▶ _SET TASK_:
The records below are made of lines; count those holding the word "that" and give the number only.

── RECORDS TO USE ──

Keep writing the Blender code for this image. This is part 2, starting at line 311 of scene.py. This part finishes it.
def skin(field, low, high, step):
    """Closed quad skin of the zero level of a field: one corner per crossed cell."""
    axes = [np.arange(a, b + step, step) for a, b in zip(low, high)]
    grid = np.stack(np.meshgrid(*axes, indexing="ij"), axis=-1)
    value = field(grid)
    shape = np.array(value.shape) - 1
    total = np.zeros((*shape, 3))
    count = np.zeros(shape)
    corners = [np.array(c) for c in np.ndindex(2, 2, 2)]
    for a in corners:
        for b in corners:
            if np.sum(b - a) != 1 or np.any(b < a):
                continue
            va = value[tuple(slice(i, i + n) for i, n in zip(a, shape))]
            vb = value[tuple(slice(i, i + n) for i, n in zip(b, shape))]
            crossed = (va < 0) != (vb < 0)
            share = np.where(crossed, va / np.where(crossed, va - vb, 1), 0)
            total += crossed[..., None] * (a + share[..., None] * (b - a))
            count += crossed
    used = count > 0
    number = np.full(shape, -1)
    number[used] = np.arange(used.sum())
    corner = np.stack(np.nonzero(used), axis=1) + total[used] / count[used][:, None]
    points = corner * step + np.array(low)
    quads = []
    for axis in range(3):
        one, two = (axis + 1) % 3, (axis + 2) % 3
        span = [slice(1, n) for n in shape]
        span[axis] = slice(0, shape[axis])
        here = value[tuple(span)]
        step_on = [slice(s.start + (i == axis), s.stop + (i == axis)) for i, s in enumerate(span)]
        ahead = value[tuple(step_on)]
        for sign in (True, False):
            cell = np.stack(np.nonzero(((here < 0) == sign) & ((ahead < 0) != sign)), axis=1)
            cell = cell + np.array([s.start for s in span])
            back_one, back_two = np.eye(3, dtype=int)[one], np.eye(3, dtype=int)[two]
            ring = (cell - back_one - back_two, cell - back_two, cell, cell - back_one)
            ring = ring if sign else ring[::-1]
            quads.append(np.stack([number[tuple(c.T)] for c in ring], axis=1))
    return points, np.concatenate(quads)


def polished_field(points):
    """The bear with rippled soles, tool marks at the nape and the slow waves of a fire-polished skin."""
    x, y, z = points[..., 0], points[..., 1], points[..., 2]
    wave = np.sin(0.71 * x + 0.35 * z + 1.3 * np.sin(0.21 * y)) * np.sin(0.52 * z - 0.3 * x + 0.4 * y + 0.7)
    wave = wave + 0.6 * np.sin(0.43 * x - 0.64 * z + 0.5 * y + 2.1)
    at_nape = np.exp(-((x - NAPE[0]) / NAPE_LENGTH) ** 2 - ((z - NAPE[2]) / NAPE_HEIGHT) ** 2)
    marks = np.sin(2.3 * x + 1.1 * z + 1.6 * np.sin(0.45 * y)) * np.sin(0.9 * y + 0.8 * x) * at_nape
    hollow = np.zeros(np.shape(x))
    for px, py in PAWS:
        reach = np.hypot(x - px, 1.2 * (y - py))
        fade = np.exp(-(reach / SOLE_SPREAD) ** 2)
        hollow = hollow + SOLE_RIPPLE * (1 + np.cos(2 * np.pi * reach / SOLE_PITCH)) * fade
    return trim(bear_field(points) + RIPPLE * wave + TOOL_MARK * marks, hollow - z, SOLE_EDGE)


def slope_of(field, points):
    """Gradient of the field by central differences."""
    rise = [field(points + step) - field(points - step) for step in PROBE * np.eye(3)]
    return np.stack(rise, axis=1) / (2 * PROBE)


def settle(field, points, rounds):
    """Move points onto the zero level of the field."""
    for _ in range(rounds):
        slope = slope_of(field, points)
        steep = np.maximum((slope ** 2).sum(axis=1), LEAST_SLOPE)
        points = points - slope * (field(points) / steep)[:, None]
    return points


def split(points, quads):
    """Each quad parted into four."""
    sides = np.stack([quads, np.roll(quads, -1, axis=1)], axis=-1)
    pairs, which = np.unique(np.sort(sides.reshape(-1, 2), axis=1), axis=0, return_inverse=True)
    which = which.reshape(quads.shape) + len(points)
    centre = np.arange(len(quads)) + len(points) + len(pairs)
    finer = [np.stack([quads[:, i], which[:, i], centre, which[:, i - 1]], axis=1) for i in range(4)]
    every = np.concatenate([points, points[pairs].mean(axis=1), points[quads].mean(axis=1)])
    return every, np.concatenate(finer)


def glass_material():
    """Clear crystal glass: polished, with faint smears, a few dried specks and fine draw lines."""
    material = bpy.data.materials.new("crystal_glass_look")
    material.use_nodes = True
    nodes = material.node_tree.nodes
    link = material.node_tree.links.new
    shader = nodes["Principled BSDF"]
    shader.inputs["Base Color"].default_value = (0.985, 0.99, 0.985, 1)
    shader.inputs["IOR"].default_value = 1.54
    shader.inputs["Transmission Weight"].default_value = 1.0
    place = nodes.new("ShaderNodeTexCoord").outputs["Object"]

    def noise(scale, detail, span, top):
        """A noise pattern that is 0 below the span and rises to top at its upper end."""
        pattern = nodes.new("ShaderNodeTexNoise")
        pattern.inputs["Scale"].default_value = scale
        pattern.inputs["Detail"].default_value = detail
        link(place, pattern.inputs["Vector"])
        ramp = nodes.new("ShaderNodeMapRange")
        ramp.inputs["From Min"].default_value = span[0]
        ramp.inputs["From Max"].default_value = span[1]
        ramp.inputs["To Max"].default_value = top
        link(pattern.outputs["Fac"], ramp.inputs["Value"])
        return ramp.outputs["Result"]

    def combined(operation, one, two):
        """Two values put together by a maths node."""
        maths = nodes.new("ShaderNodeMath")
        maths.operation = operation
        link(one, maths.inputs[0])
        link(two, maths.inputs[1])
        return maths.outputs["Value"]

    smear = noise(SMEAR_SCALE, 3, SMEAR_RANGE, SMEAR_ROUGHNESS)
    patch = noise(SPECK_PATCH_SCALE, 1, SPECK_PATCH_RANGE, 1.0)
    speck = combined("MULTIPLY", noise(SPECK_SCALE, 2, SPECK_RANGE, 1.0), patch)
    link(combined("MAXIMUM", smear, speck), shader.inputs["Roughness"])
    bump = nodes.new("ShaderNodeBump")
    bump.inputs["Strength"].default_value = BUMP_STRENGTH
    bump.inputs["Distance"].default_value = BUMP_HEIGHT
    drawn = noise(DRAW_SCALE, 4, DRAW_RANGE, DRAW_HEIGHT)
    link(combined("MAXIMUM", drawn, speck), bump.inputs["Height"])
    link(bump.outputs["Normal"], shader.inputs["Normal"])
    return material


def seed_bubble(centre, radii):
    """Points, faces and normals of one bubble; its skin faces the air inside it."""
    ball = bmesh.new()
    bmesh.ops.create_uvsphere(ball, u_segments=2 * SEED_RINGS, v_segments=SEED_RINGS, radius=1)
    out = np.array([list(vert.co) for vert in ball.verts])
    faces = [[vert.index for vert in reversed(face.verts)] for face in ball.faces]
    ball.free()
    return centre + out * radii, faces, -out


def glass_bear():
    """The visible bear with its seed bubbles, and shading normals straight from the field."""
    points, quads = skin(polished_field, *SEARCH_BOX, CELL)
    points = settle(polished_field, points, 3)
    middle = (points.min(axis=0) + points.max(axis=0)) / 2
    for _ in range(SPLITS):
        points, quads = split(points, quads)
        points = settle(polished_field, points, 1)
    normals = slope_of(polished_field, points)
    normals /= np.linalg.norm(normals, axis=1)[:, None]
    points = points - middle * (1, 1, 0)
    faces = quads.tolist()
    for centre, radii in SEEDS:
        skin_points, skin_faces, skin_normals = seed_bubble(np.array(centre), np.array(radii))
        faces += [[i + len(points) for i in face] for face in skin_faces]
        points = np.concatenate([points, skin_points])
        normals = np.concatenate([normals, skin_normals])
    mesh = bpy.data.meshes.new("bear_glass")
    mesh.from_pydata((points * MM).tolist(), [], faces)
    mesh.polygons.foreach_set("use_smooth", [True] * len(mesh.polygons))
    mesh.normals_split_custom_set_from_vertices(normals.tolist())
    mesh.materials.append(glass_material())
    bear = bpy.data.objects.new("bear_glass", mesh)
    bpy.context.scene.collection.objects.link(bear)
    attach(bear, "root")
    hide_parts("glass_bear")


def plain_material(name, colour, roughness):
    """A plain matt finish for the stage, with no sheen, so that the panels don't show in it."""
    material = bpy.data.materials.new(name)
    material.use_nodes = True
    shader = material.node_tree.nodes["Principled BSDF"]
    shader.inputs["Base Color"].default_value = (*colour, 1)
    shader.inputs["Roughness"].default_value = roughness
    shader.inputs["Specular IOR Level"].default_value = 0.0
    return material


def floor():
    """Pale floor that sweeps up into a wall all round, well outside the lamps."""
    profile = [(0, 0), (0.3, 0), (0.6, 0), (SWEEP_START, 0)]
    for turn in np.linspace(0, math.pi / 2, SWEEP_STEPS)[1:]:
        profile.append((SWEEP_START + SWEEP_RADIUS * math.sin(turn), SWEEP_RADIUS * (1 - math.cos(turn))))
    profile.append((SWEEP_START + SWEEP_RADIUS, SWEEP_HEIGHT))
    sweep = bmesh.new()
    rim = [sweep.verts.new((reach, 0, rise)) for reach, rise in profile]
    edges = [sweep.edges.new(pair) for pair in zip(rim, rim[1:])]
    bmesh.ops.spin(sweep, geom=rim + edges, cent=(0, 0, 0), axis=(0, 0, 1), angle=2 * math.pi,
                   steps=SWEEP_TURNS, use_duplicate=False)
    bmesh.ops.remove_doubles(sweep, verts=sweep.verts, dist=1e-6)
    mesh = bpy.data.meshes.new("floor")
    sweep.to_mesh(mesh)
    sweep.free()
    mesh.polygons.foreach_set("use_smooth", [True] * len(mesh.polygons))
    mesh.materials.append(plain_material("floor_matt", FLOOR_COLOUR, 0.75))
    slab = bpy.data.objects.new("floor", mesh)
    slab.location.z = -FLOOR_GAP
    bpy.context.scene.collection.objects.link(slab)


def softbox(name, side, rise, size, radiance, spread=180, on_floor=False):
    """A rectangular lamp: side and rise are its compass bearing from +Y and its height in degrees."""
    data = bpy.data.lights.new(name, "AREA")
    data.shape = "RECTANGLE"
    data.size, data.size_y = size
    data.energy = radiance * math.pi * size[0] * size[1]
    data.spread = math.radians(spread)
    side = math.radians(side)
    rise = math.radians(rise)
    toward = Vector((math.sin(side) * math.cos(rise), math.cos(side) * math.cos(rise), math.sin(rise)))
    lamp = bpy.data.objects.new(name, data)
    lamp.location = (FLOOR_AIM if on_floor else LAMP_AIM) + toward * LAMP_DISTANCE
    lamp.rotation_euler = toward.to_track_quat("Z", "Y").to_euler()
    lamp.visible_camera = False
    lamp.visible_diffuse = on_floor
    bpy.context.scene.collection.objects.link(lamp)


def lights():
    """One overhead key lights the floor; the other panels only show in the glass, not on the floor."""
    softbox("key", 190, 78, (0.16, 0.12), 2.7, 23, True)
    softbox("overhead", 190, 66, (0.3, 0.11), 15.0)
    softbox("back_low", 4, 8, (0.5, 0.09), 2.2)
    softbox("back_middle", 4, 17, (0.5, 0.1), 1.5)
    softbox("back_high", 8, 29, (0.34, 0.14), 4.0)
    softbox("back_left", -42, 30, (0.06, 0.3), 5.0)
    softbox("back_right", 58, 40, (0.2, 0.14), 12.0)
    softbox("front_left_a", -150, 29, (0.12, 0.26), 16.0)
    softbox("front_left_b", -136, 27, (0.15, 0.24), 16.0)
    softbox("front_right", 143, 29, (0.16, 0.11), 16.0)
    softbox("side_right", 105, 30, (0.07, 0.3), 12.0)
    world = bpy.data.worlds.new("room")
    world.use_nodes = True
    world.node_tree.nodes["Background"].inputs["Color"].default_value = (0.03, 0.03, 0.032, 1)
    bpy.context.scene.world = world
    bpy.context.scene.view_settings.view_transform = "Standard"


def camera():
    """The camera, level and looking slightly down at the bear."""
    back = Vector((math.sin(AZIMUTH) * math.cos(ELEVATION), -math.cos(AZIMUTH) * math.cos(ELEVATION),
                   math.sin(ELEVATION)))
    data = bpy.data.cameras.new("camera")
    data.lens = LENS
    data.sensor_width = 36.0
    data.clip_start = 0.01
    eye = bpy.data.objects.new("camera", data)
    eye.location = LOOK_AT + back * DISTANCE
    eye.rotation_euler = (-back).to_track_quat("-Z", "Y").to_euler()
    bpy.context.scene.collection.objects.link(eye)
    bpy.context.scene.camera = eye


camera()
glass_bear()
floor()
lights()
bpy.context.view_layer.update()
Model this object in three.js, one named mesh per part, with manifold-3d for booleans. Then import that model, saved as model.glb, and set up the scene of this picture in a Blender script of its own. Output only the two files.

───

▶ _THE COMPLETED TASK_:
4